A 2019 recap (and a bit of an outlook)

The holiday season for 2019 will soon be upon us, so I decided to do a quick recap of what I consider the highlights for this year, from my perspective, regarding s390x virtualization, and the wider ecosystem.

Conferences

I attended the following conferences last year.

Linux Plumbers Conference

LPC 2019 was held in Lisbon, Portugal, on September 9-11. Of particular interest for me was the VFIO/IOMMU/PCI microconference. I talked a bit about cross-architecture considerations (and learned about some quirks on other architectures as well); the rest of the topics, while not currently concerning my work directly, were nevertheless helpful to move things forward. As usual on conferences, the hallway track is probably the most important one; met some new folks, saw others once again, and talked more about s390 I/O stuff than I anticipated. I can recommend this conference for meeting people to talk to about (not only) deeply technical things.

KVM Forum

KVM Forum 2019 was held in Lyon, France, on October 30 - November 1. As usual, a great place to meat people and have discussions in the hallway, e.g. about vfio migration. No talk from me this year, but an assortment of interesting topics presented by others; I contributed to an article on LWN.net. Of note from an s390x perspective were the talks about protected virtualization and nested testing mentioned in the article, and also the presentation on running kvm unit tests beyond KVM.

s390x changes in QEMU and elsewhere

There’s a new machine (z15) on the horizon, but support for older things has been introduced or enhanced as well.

Emulation

Lots of work has gone into tcg to emulate the vector instructions introduced with z13. Distributions are slowly switching to compiling for z13, which means gcc is generating vector instructions. As of QEMU 4.2, you should be able to boot recent distributions under tcg once again.

vfio

vfio-ccw now has gained support for sending HALT SUBCHANNEL and CLEAR SUBCHANNEL to the real device; this is useful e.g. for error handling, when you want to make sure an operation is really terminated at the device. Also, it is now possible to boot from a DASD attached via vfio-ccw.

vfio-ap has seen some improvements as well, including support for hotplugging the matrix device and for interrupts.

Guest side

A big change on the guest side of things was support for protected virtualization (also see the talk given at KVM Forum). This is a bit like AMD’s SEV, but (of course) different. Current Linux kernels should be ready to run as a protected guest; host side support is still in progress (see below).

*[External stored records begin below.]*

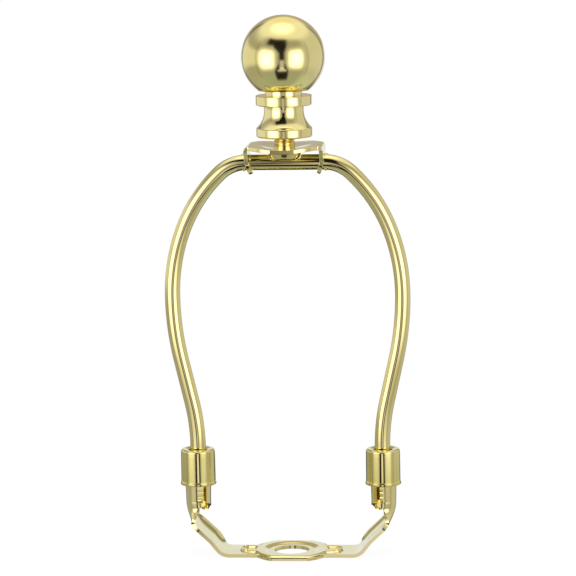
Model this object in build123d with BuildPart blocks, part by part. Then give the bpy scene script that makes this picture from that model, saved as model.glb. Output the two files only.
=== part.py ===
from build123d import *
import math
import os

# Detachable lamp harp: saddle, two lock sleeves, bent wire bow, top plate, stud and ball finial.
# Origin: centre of the lamp-pipe hole at the saddle's underside. +Z up, X along the harp's width,
# -Y towards the open side of the sockets. Millimetres.

# Saddle sheet
sheet = 1.1
emboss = 0.5
emboss_slope = 0.2
pipe_hole_radius = 5.35
pad_radius = 11.75
pad_half_depth = 10.3
pad_border = 0.5
rim_inner_radius = 7.9
arm_width = 11.6
rib_width = 7.8
rib_reach = 15.6
rib_pocket_start = 10.7
rib_pocket_end = 14.6
rib_pocket_width = 5.2
rib_pocket_round = 1.2
rise_angle = 51.5
rise_bend_radius = 4.0
steep_run = 2.7
ease_angle = 8.0
ease_radius = 6.0
heel_radius = 12.4
heel_stations = 15

# Sockets rolled at the ends of the saddle
wire_seat_height = 16.8
socket_shift = 0.2
socket_clearance = 0.32
socket_flare = 0.25
heel_top = 16.9
heel_neck_half_width = 4.7
heel_neck_share = 0.6
heel_level_share = 0.65
heel_front_half_width = 6.9
flap_angle = 222.0
flap_bottom = 13.9
flap_relief_height = 2.4
flap_relief_inset = 0.7
flap_step_start = 0.58
flap_step_end = 0.69
flap_step_share = 0.4
curl_start = 0.08
curl_end = 0.72
front_lip_angle = 95.0
socket_top = 27.5

# Wire bow
wire_radius = 2.38
flat_half_run = 11.84
shoulder_radius = 11.75
shoulder_angle = 43.3
upper_side_radius = 46.3
upper_side_angle = 25.7
side_radius = 56.7
lower_side_radius = 90.5
flare_angle = 12.8
flare_run = 13.6
neck_radius = 60.4
leg_run = 17.2
foot_flat_depth = 0.6
foot_flat_length = 5.6
foot_notch = 0.5
wire_coin_depth = 1.3

# Lock sleeves
sleeve_height = 11.1
sleeve_bottom = 21.9
sleeve_wall = 1.02
sleeve_clearance = 0.15
sleeve_lip_height = 0.9
sleeve_lip_flare = 0.16
sleeve_shoulder_radius = 1.2
sleeve_cap = 0.95
sleeve_wire_clearance = 0.42

# Top plate
plate_sheet = 1.2
plate_gap = 1.9
plate_radius = 12.5
plate_half_depth = 12.0
plate_bend_radius = 0.3
ear_inset = 0.44
ear_wire_clearance = 0.12
ear_rim = 1.4

# Stud
stud_radius = 3.175
stud_rise = 11.2
stud_hole_clearance = 0.05
stud_head_top_radius = 5.4
stud_head_bottom_radius = 4.6
stud_point = 0.6

# Finial
finial_gap = 2.3
finial_tap_clearance = 0.12
flange_radius = 8.55
lower_flange_height = 2.6
waist_radius = 6.15
waist_height = 6.45
throat_radius = 6.35
upper_flange_bottom = 9.6
upper_flange_top = 12.55
collar_radius = 5.6
collar_top = 14.15
edge_round = 0.4
ball_radius = 12.7
ball_centre_height = 24.05
spigot_radius = 3.0
spigot_length = 5.0
spigot_clearance = 0.05

os.makedirs("parts", exist_ok=True)

# Outline of half the bow, from the middle of its top run down the right side to the foot
side_angle = 90 - shoulder_angle - upper_side_angle
with BuildLine(Plane.XZ) as half_bow:
    top_run = Line((0, 0), (flat_half_run, 0))
    shoulder = JernArc(top_run @ 1, (1, 0), shoulder_radius, -shoulder_angle)
    upper_side = JernArc(shoulder @ 1, shoulder % 1, upper_side_radius, -upper_side_angle)
    side = JernArc(upper_side @ 1, upper_side % 1, side_radius, -side_angle)
    lower_side = JernArc(side @ 1, side % 1, lower_side_radius, -flare_angle)
    flare = Line(lower_side @ 1, lower_side @ 1 + (lower_side % 1) * flare_run)
    neck = JernArc(flare @ 1, flare % 1, neck_radius, flare_angle)
    leg = Line(neck @ 1, neck @ 1 + (neck % 1) * leg_run)

# The foot stands at the seat height, which sets the height of the top run
foot = leg @ 1
wire_top_axis = wire_seat_height - foot.Z
wire_top = wire_top_axis + wire_radius
socket_x = foot.X + socket_shift
socket_radius = wire_radius + socket_clearance + sheet
socket_top_radius = socket_radius + socket_flare

# Underside of the rising strip: bend, steep rise, eased rise, and the heel up to the wall
rise_bend_outer = rise_bend_radius + sheet
eased_angle = rise_angle - ease_angle
with BuildLine(Plane.XZ):
    shape_bend = JernArc((0, 0), (1, 0), rise_bend_outer, rise_angle)
    shape_steep = Line(shape_bend @ 1, shape_bend @ 1 + (shape_bend % 1) * steep_run)
    shape_ease = JernArc(shape_steep @ 1, shape_steep % 1, ease_radius, -ease_angle)
    shape_heel = JernArc(shape_ease @ 1, shape_ease % 1, heel_radius, 90 - eased_angle)
eased_run = (heel_top - (shape_heel @ 1).Z) / math.sin(math.radians(eased_angle))
eased_reach = eased_run * math.cos(math.radians(eased_angle))
rise_start = socket_x + socket_radius - (shape_heel @ 1).X - eased_reach
with BuildLine(Plane.XZ) as strip_under:
    under_flat = Line((0, 0), (rise_start, 0))
    under_bend = JernArc(under_flat @ 1, (1, 0), rise_bend_outer, rise_angle)
    under_steep = Line(under_bend @ 1, under_bend @ 1 + (under_bend % 1) * steep_run)
    under_ease = JernArc(under_steep @ 1, under_steep % 1, ease_radius, -ease_angle)
    under_run = Line(under_ease @ 1, under_ease @ 1 + (under_ease % 1) * eased_run)
with BuildLine(Plane.XZ) as strip_over:
    over_flat = Line((0, sheet), (rise_start, sheet))
    over_bend = JernArc(over_flat @ 1, (1, 0), rise_bend_radius, rise_angle)
    over_steep = Line(over_bend @ 1, over_bend @ 1 + (over_bend % 1) * steep_run)
    over_ease = JernArc(over_steep @ 1, over_steep % 1, ease_radius + sheet, -ease_angle)
    over_run = Line(over_ease @ 1, over_ease @ 1 + (over_ease % 1) * eased_run)
with BuildLine(Plane.XZ) as heel_line:
    JernArc(under_run @ 1, under_run % 1, heel_radius, 90 - eased_angle)
heel_path = heel_line.wires()[0]
socket_middle_radius = socket_radius - sheet / 2
flap_half_width = socket_middle_radius * math.radians(flap_angle)


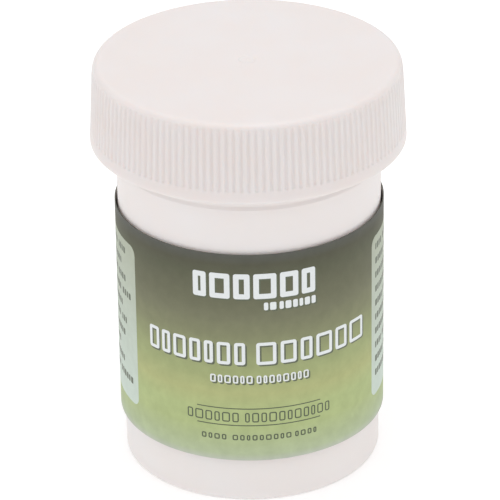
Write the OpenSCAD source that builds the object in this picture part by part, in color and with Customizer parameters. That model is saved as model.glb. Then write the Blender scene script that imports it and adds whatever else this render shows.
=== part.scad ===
// Small plastic powder jar with a screw cap, a loose wrap label and a foam liner.
// Millimetres, +Z up. The origin is the middle of the foot that the jar stands on.

/* [Body] */
// Outside diameter of the body just under the neck
body_d = 34.1; // [24:0.1:60]
// How much smaller the body's radius is at the base, for the mould's draft
body_draft = 0.3; // [0:0.05:1]
// Height of the body, from the foot to the start of the neck
body_h = 42.7; // [30:0.1:80]
// Thickness of the wall under the neck
wall = 1.6; // [1:0.05:2.4]
// Thickness of the floor over the standing ring
floor_t = 1.7; // [1.2:0.05:3]
// Radius of the outside edge at the base
base_edge_r = 0.5; // [0.2:0.05:1.5]
// Radius of the inside corner between wall and floor
floor_corner_r = 1.6; // [0.5:0.1:4]
// Width of the ring that the jar stands on
foot_w = 2.2; // [1:0.1:5]
// Depth of the hollow inside the standing ring
foot_recess = 0.6; // [0.2:0.05:1]
// Height of the moulding bead under the neck
bead_h = 1.55; // [0.6:0.05:3]
// How far the bead stands out from the wall
bead_out = 0.2; // [0.05:0.01:0.5]
// Plain wall between the bead and the start of the neck
bead_gap = 0.45; // [0.1:0.05:2]

/* [Neck] */
// Outside diameter of the neck between its threads
neck_d = 34.2; // [24:0.1:60]
// Height of the neck, from the body to the rim
neck_h = 10.2; // [8:0.1:16]
// Thickness of the neck's wall between its threads
neck_wall = 1.65; // [1:0.05:2.4]
// Radius of the rim's two edges
rim_edge_r = 0.4; // [0.1:0.05:0.7]
// Rise of the thread in one turn
thread_pitch = 4.233; // [3:0.001:5]
// How far the thread stands out from the neck
thread_depth = 1.4; // [0.8:0.05:1.6]
// Width of the neck's thread where it leaves the neck
thread_w = 2.6; // [2.3:0.05:2.9]
// Number of turns of thread
thread_turns = 1.1; // [0.6:0.05:1.2]
// Plain neck between the rim and the top of the thread
thread_start = 1.3; // [0.6:0.05:2.5]
// Angle of a thread's flank from level
flank_angle = 30; // [20:1:35]

/* [Cap] */
// Height of the cap
cap_h = 10.45; // [8:0.05:16]
// Thickness of the cap's top
cap_top_t = 1.2; // [0.8:0.05:3]
// Thickness of the cap's wall at its lower edge
cap_wall = 1.55; // [1:0.05:3]
// How much smaller the cap's radius is at the top, for the mould's draft
cap_draft = 0.55; // [0:0.01:0.6]
// Radius of the edge round the top
cap_edge_r = 1; // [0.3:0.05:2]
// Gap between the neck's thread and the cap's wall
thread_clear = 0.25; // [0.15:0.05:0.6]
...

Other developments of interest

mdev, mdev everywhere

There has been a lot of activity around mediated devices this year. They have been successfully used in various places in the past (GPUs, vfio-ccw, vfio-ap, …). A new development is trying to push parts of it into userspace (‘muser’, see the talk at KVM Forum). An attempt was made to make use of the mediating part without the vfio part, but that was met with resistance. Ideas for aggregation are still being explored.

In order to manage and persist mdev devices, we introduced the mdevctl tool, which is currently included in at least Fedora and Debian.

vfio migration

Efforts to introduce generic migration support for vfio (or at least in the first shot, for pci) are still ongoing. Current concerns mostly cycle around dirty page tracking. It might make sense to take a stab at wiring up vfio-ccw once the interface is stable.

What’s up next?

While there probably will be some not-yet-expected developments next year, some things are bound to come around in 2020.

Protected virtualization

Patch sets for KVM and QEMU to support protected virtualization on s390 have already been posted this year; expect new versions of the patch sets to show up in 2020 (and hopefully make their way into the kernel respectively QEMU).

vfio-ccw

Patches to support detecting path status changes and relaying them to the guest have already been posted; expect an updated version to make its way into the kernel and QEMU in 2020. Also likely: further cleanups and bugfixes, and probably some kind of testing support, e.g. via kvm unit tests. Migration support also might be on that list.

virtio-fs support on s390x

Instead of using virtio-9p, virtio-fs is a much better way to share files between host and guest; expect support on s390x to become available once sharing of fds in QEMU without numa becomes possible. Shared memory regions on s390x (for DAX support) still need discussion, however.